A major Independent Review of the Funding of Debt Advice, led by Peter Wyman, reached a key milestone this week with the launch of a ‘Call for Evidence’.
The Review, set up in response to a challenging and complex debt advice funding landscape will make recommendations for an appropriate funding framework for the future, and look at issues that affect some of the most financially vulnerable people in society, including:
- One in six adults in the UK at risk of crisis debt, yet less than one in five seek advice
- Around 8 million people regularly miss bill re-payments or feel overwhelmed by debt
- A worrying 10% of the population could be suffering in silence with debt
Launching the Call for Evidence, Peter Wyman said: “There is a widespread view that funding arrangements for debt advice need reconsideration. I hope this Call for Evidence will encourage relevant parties to share ideas and data on how debt advice is currently funded and operated. This insight will help build a comprehensive picture of what is happening right now and what developments could be made in the future.”
Sheila Wheeler, Director of Debt Advice at the Money Advice Service said: “A collaborative approach is needed to ensure we meet issues of over-indebtedness head on. Debt and money worries are often seen as a taboo subject. It is time to get people talking about the size of this challenge and how more advice can best be offered to prevent unmanageable outcomes.”

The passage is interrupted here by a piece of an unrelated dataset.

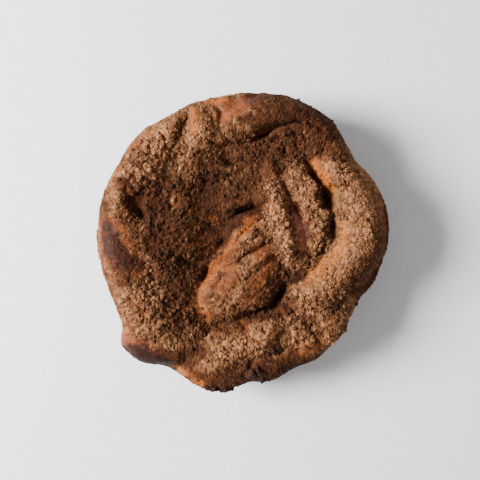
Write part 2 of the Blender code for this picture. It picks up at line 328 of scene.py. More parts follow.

The review was initiated by the Debt Advice Steering Group (an independent cross-sector group including the Money Advice Service, Advice UK, Barclays, UK Finance, Money Advice Trust, RBS, Finance and Leasing Association, Citizens Advice and StepChange), and will report back mid-2018. Interested parties can contribute to the Review via email email@example.com before midnight on 8 December 2017.
The Money Advice Liaison Group (MALG) Conference on 27 November 2017 will look at the future of money advice and bring together a wide range of stakeholders to discuss and debate the big challenges of the next 10 years and beyond.